━━━━━ Record excerpts ━━━━━

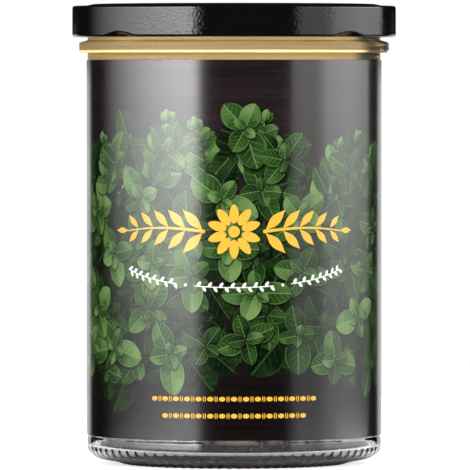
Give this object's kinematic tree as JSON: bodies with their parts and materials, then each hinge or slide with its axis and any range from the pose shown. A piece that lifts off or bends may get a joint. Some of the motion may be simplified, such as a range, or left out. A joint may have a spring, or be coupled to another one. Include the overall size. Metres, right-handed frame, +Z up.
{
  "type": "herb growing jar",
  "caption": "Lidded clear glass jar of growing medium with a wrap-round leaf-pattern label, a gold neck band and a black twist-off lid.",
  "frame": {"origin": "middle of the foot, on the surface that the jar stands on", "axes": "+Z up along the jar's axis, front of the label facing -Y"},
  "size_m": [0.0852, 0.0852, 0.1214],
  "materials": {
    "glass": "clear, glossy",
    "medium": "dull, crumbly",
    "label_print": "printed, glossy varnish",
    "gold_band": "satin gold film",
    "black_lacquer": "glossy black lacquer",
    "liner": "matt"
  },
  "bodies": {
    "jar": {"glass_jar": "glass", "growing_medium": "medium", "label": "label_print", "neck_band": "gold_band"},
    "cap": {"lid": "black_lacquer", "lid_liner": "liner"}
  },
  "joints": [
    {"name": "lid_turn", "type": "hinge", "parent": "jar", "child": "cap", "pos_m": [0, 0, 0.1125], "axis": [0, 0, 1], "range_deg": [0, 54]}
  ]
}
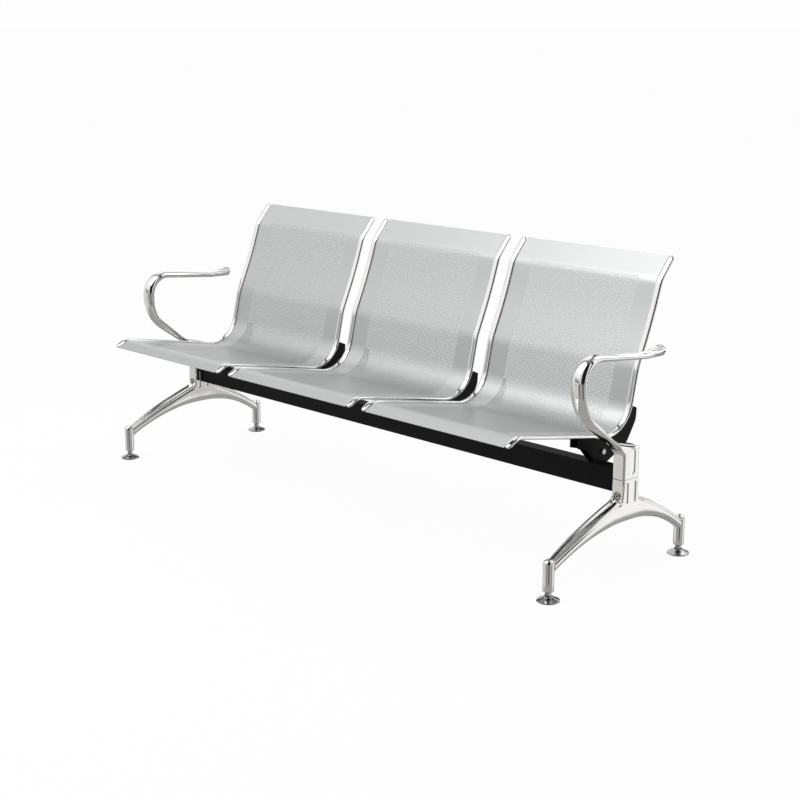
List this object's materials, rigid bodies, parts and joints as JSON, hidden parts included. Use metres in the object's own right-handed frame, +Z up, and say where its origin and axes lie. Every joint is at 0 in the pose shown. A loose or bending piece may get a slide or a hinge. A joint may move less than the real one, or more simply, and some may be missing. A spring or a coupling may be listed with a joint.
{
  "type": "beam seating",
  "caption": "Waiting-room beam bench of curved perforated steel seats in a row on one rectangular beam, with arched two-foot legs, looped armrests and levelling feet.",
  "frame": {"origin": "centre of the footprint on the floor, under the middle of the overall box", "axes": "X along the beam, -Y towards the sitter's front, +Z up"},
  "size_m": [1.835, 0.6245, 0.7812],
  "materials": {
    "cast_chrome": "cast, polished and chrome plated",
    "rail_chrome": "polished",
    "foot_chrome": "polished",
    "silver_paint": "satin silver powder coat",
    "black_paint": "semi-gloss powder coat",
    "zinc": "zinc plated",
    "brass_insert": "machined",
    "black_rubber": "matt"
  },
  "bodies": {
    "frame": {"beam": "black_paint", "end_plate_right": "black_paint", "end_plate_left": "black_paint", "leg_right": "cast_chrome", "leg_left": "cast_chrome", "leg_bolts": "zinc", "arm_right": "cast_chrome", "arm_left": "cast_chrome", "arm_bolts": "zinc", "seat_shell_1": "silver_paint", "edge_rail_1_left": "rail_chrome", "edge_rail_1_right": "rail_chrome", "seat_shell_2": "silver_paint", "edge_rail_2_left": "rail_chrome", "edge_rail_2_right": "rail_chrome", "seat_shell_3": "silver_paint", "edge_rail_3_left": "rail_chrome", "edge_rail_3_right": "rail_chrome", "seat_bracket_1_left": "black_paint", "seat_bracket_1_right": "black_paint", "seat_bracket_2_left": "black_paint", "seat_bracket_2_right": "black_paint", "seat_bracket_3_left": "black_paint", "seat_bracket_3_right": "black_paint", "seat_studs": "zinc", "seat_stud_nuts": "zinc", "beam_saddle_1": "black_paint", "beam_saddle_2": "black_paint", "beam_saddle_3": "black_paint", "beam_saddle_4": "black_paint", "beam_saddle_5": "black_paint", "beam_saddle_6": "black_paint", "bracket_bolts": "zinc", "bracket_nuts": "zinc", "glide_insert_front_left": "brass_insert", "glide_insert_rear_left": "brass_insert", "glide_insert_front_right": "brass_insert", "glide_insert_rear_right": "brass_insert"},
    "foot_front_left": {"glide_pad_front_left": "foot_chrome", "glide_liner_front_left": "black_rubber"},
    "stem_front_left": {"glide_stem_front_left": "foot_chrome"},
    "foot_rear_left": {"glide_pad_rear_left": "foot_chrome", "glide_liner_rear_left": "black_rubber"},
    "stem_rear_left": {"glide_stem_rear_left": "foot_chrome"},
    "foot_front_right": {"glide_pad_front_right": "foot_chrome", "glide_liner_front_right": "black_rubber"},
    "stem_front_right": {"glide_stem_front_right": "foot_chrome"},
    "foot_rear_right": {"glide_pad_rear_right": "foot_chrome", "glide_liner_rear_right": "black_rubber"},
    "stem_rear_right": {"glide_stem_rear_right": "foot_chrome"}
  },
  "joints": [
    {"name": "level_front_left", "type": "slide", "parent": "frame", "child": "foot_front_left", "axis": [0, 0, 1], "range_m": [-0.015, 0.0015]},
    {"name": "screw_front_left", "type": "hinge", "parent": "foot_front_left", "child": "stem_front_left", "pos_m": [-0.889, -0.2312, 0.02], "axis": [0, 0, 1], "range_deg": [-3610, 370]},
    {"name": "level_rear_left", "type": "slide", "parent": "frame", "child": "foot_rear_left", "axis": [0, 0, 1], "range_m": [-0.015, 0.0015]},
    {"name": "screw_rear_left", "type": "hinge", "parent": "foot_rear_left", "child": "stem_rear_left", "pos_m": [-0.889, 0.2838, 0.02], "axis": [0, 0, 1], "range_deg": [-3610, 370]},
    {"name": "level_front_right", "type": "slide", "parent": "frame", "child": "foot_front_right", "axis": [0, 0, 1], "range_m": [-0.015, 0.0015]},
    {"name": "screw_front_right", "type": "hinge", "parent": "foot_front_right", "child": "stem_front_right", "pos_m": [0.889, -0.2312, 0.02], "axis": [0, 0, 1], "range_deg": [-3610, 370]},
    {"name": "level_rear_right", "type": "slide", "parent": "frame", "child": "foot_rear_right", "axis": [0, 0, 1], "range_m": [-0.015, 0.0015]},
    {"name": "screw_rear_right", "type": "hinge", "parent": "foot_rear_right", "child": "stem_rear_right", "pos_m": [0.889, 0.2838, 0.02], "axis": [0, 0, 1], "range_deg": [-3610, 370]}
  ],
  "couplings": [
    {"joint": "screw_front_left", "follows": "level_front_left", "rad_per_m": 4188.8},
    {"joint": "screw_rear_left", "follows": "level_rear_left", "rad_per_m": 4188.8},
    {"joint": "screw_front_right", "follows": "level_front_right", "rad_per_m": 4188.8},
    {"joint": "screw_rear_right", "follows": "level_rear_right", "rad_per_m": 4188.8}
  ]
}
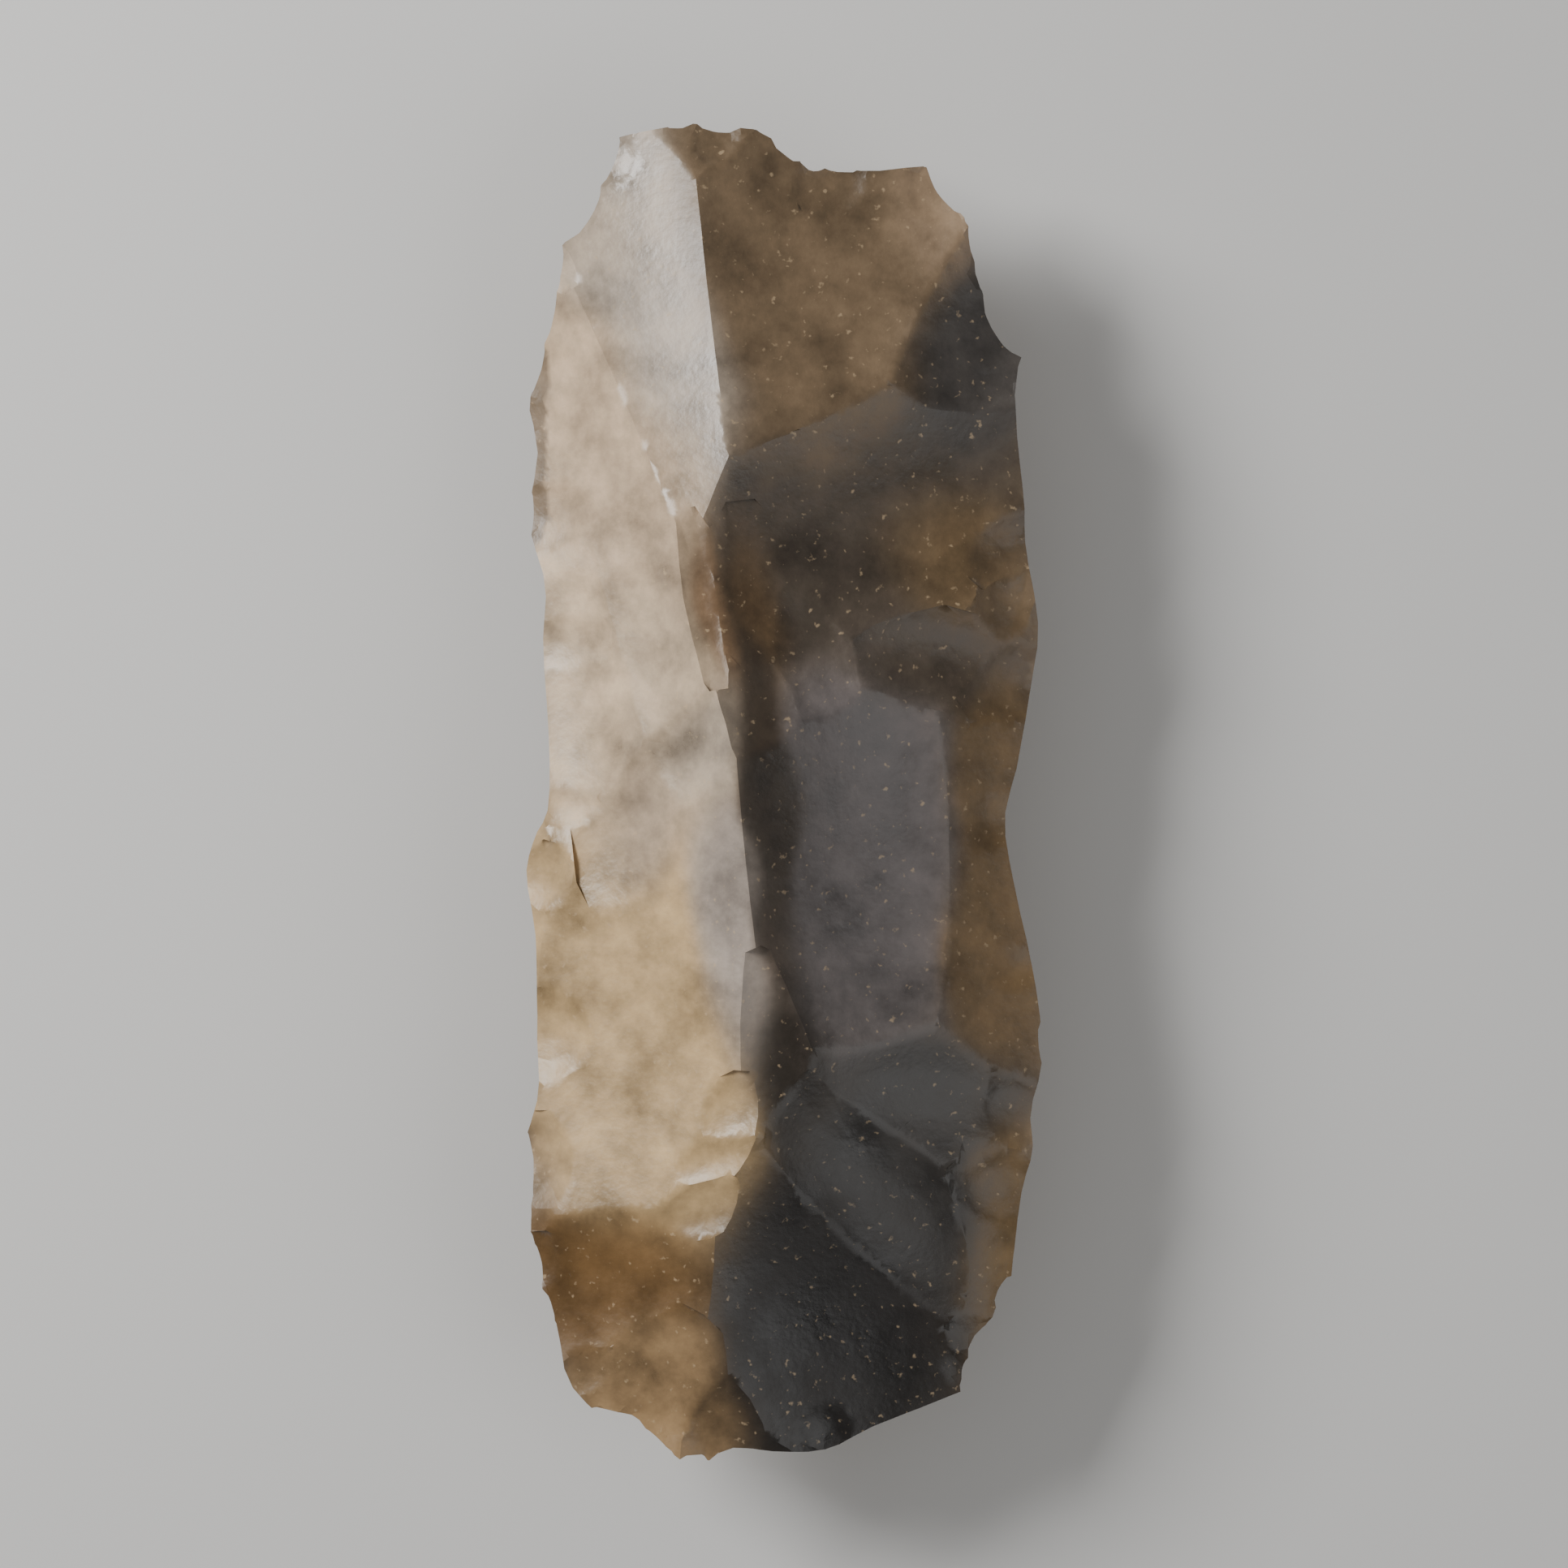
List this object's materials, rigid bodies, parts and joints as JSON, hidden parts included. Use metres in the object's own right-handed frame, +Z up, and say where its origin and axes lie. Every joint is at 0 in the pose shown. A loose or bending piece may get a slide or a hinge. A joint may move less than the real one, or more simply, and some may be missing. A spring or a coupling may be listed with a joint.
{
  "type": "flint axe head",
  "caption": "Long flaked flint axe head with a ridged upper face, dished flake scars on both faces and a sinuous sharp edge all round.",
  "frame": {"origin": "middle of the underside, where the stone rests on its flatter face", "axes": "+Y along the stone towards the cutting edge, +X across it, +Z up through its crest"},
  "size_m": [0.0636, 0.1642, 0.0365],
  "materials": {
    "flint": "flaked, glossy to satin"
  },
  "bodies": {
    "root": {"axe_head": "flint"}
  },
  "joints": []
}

━━━━━

Give all the entries again exactly; leave none out.

▶ Final answer
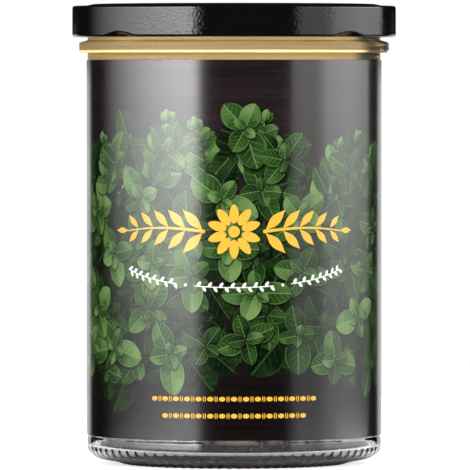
Give this object's kinematic tree as JSON: bodies with their parts and materials, then each hinge or slide with its axis and any range from the pose shown. A piece that lifts off or bends may get a joint. Some of the motion may be simplified, such as a range, or left out. A joint may have a spring, or be coupled to another one. Include the overall size. Metres, right-handed frame, +Z up.
{
  "type": "herb growing jar",
  "caption": "Lidded clear glass jar of growing medium with a wrap-round leaf-pattern label, a gold neck band and a black twist-off lid.",
  "frame": {"origin": "middle of the foot, on the surface that the jar stands on", "axes": "+Z up along the jar's axis, front of the label facing -Y"},
  "size_m": [0.0852, 0.0852, 0.1214],
  "materials": {
    "glass": "clear, glossy",
    "medium": "dull, crumbly",
    "label_print": "printed, glossy varnish",
    "gold_band": "satin gold film",
    "black_lacquer": "glossy black lacquer",
    "liner": "matt"
  },
  "bodies": {
    "jar": {"glass_jar": "glass", "growing_medium": "medium", "label": "label_print", "neck_band": "gold_band"},
    "cap": {"lid": "black_lacquer", "lid_liner": "liner"}
  },
  "joints": [
    {"name": "lid_turn", "type": "hinge", "parent": "jar", "child": "cap", "pos_m": [0, 0, 0.1125], "axis": [0, 0, 1], "range_deg": [0, 54]}
  ]
}
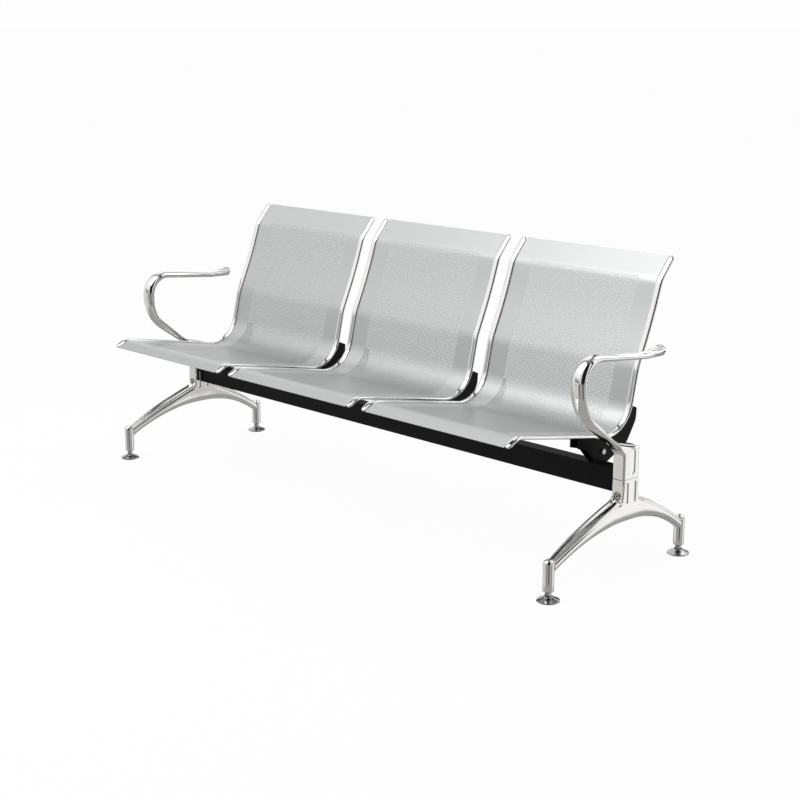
List this object's materials, rigid bodies, parts and joints as JSON, hidden parts included. Use metres in the object's own right-handed frame, +Z up, and say where its origin and axes lie. Every joint is at 0 in the pose shown. A loose or bending piece may get a slide or a hinge. A joint may move less than the real one, or more simply, and some may be missing. A spring or a coupling may be listed with a joint.
{
  "type": "beam seating",
  "caption": "Waiting-room beam bench of curved perforated steel seats in a row on one rectangular beam, with arched two-foot legs, looped armrests and levelling feet.",
  "frame": {"origin": "centre of the footprint on the floor, under the middle of the overall box", "axes": "X along the beam, -Y towards the sitter's front, +Z up"},
  "size_m": [1.835, 0.6245, 0.7812],
  "materials": {
    "cast_chrome": "cast, polished and chrome plated",
    "rail_chrome": "polished",
    "foot_chrome": "polished",
    "silver_paint": "satin silver powder coat",
    "black_paint": "semi-gloss powder coat",
    "zinc": "zinc plated",
    "brass_insert": "machined",
    "black_rubber": "matt"
  },
  "bodies": {
    "frame": {"beam": "black_paint", "end_plate_right": "black_paint", "end_plate_left": "black_paint", "leg_right": "cast_chrome", "leg_left": "cast_chrome", "leg_bolts": "zinc", "arm_right": "cast_chrome", "arm_left": "cast_chrome", "arm_bolts": "zinc", "seat_shell_1": "silver_paint", "edge_rail_1_left": "rail_chrome", "edge_rail_1_right": "rail_chrome", "seat_shell_2": "silver_paint", "edge_rail_2_left": "rail_chrome", "edge_rail_2_right": "rail_chrome", "seat_shell_3": "silver_paint", "edge_rail_3_left": "rail_chrome", "edge_rail_3_right": "rail_chrome", "seat_bracket_1_left": "black_paint", "seat_bracket_1_right": "black_paint", "seat_bracket_2_left": "black_paint", "seat_bracket_2_right": "black_paint", "seat_bracket_3_left": "black_paint", "seat_bracket_3_right": "black_paint", "seat_studs": "zinc", "seat_stud_nuts": "zinc", "beam_saddle_1": "black_paint", "beam_saddle_2": "black_paint", "beam_saddle_3": "black_paint", "beam_saddle_4": "black_paint", "beam_saddle_5": "black_paint", "beam_saddle_6": "black_paint", "bracket_bolts": "zinc", "bracket_nuts": "zinc", "glide_insert_front_left": "brass_insert", "glide_insert_rear_left": "brass_insert", "glide_insert_front_right": "brass_insert", "glide_insert_rear_right": "brass_insert"},
    "foot_front_left": {"glide_pad_front_left": "foot_chrome", "glide_liner_front_left": "black_rubber"},
    "stem_front_left": {"glide_stem_front_left": "foot_chrome"},
    "foot_rear_left": {"glide_pad_rear_left": "foot_chrome", "glide_liner_rear_left": "black_rubber"},
    "stem_rear_left": {"glide_stem_rear_left": "foot_chrome"},
    "foot_front_right": {"glide_pad_front_right": "foot_chrome", "glide_liner_front_right": "black_rubber"},
    "stem_front_right": {"glide_stem_front_right": "foot_chrome"},
    "foot_rear_right": {"glide_pad_rear_right": "foot_chrome", "glide_liner_rear_right": "black_rubber"},
    "stem_rear_right": {"glide_stem_rear_right": "foot_chrome"}
  },
  "joints": [
    {"name": "level_front_left", "type": "slide", "parent": "frame", "child": "foot_front_left", "axis": [0, 0, 1], "range_m": [-0.015, 0.0015]},
    {"name": "screw_front_left", "type": "hinge", "parent": "foot_front_left", "child": "stem_front_left", "pos_m": [-0.889, -0.2312, 0.02], "axis": [0, 0, 1], "range_deg": [-3610, 370]},
    {"name": "level_rear_left", "type": "slide", "parent": "frame", "child": "foot_rear_left", "axis": [0, 0, 1], "range_m": [-0.015, 0.0015]},
    {"name": "screw_rear_left", "type": "hinge", "parent": "foot_rear_left", "child": "stem_rear_left", "pos_m": [-0.889, 0.2838, 0.02], "axis": [0, 0, 1], "range_deg": [-3610, 370]},
    {"name": "level_front_right", "type": "slide", "parent": "frame", "child": "foot_front_right", "axis": [0, 0, 1], "range_m": [-0.015, 0.0015]},
    {"name": "screw_front_right", "type": "hinge", "parent": "foot_front_right", "child": "stem_front_right", "pos_m": [0.889, -0.2312, 0.02], "axis": [0, 0, 1], "range_deg": [-3610, 370]},
    {"name": "level_rear_right", "type": "slide", "parent": "frame", "child": "foot_rear_right", "axis": [0, 0, 1], "range_m": [-0.015, 0.0015]},
    {"name": "screw_rear_right", "type": "hinge", "parent": "foot_rear_right", "child": "stem_rear_right", "pos_m": [0.889, 0.2838, 0.02], "axis": [0, 0, 1], "range_deg": [-3610, 370]}
  ],
  "couplings": [
    {"joint": "screw_front_left", "follows": "level_front_left", "rad_per_m": 4188.8},
    {"joint": "screw_rear_left", "follows": "level_rear_left", "rad_per_m": 4188.8},
    {"joint": "screw_front_right", "follows": "level_front_right", "rad_per_m": 4188.8},
    {"joint": "screw_rear_right", "follows": "level_rear_right", "rad_per_m": 4188.8}
  ]
}
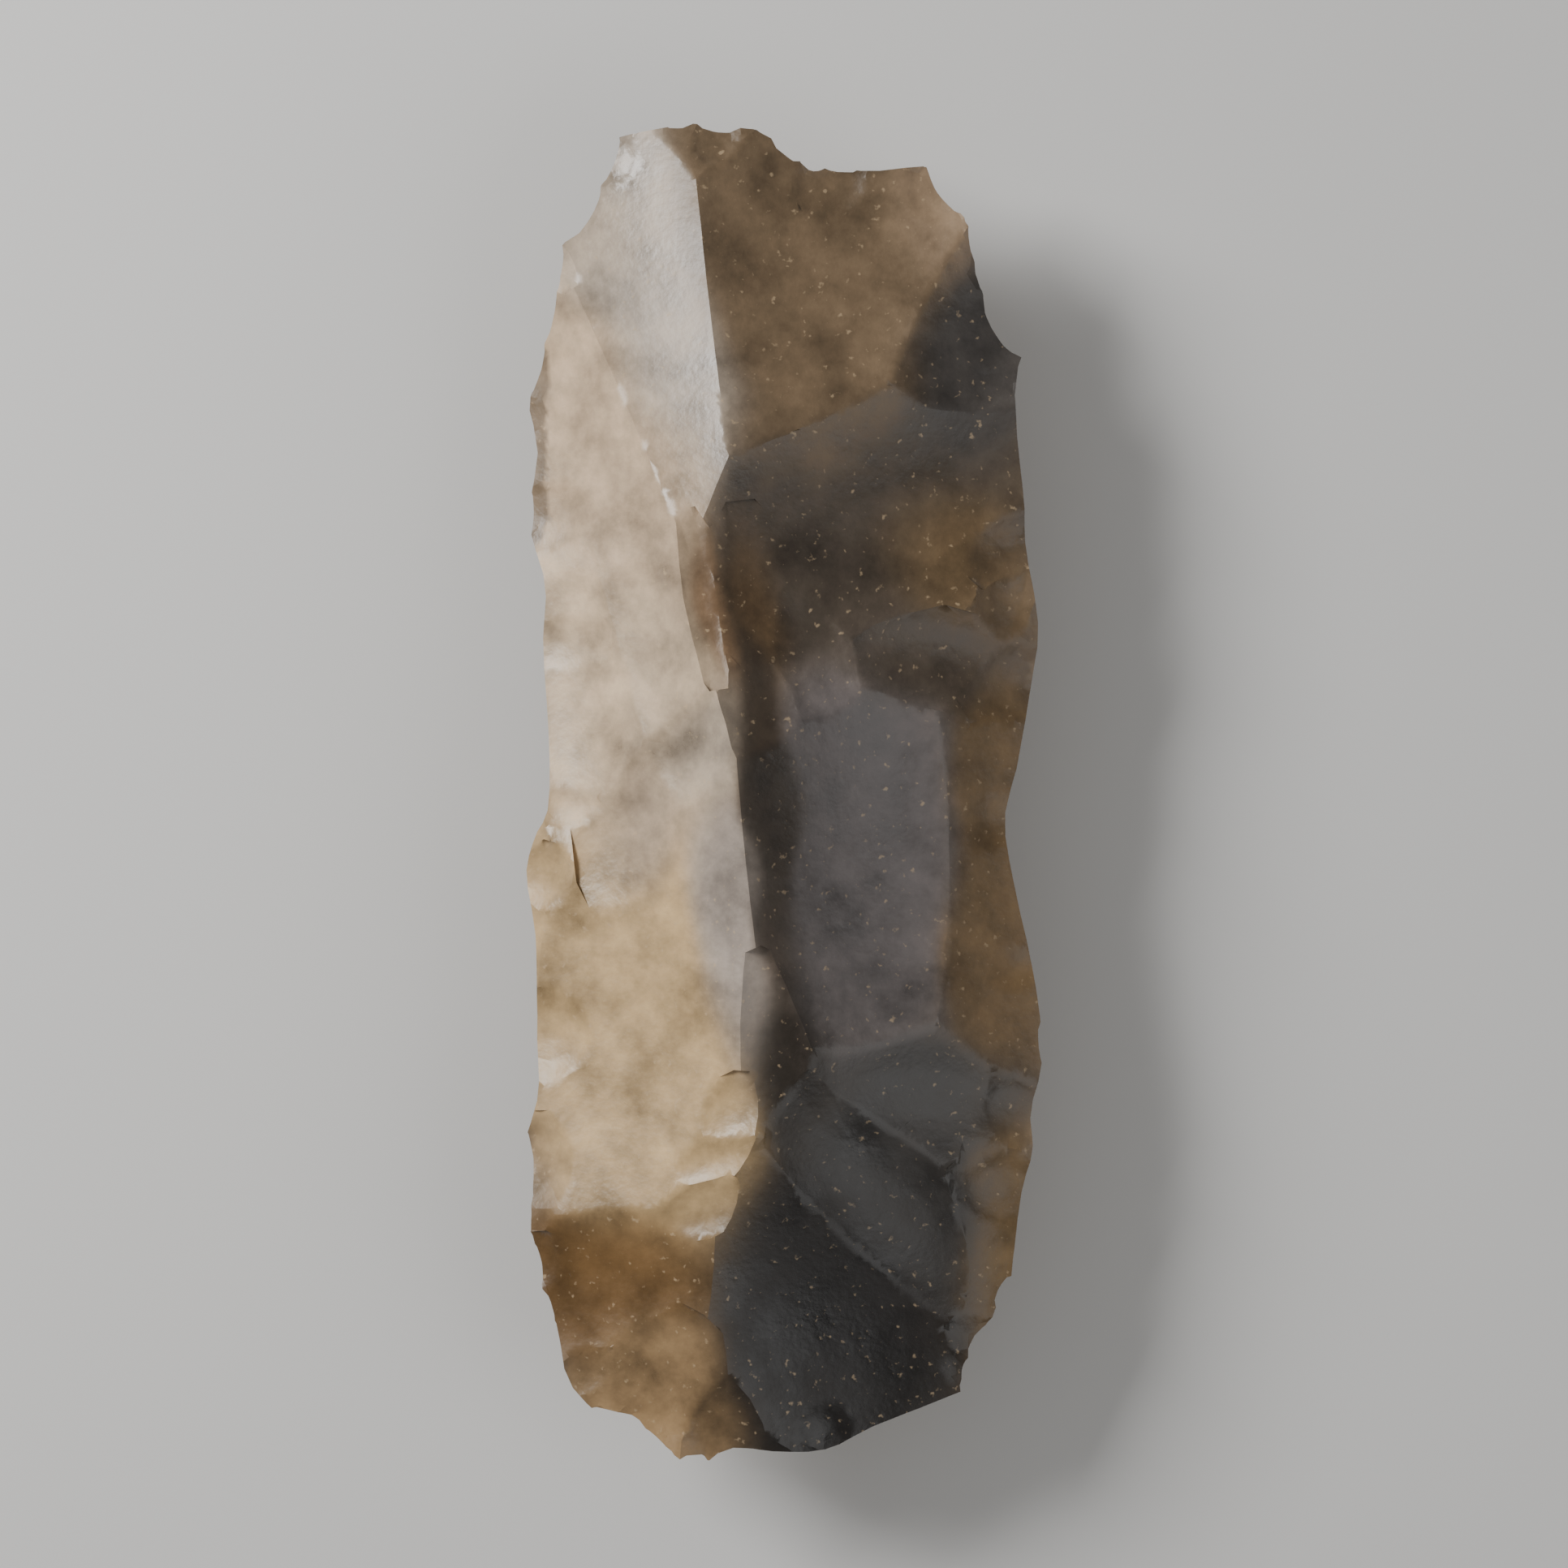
List this object's materials, rigid bodies, parts and joints as JSON, hidden parts included. Use metres in the object's own right-handed frame, +Z up, and say where its origin and axes lie. Every joint is at 0 in the pose shown. A loose or bending piece may get a slide or a hinge. A joint may move less than the real one, or more simply, and some may be missing. A spring or a coupling may be listed with a joint.
{
  "type": "flint axe head",
  "caption": "Long flaked flint axe head with a ridged upper face, dished flake scars on both faces and a sinuous sharp edge all round.",
  "frame": {"origin": "middle of the underside, where the stone rests on its flatter face", "axes": "+Y along the stone towards the cutting edge, +X across it, +Z up through its crest"},
  "size_m": [0.0636, 0.1642, 0.0365],
  "materials": {
    "flint": "flaked, glossy to satin"
  },
  "bodies": {
    "root": {"axe_head": "flint"}
  },
  "joints": []
}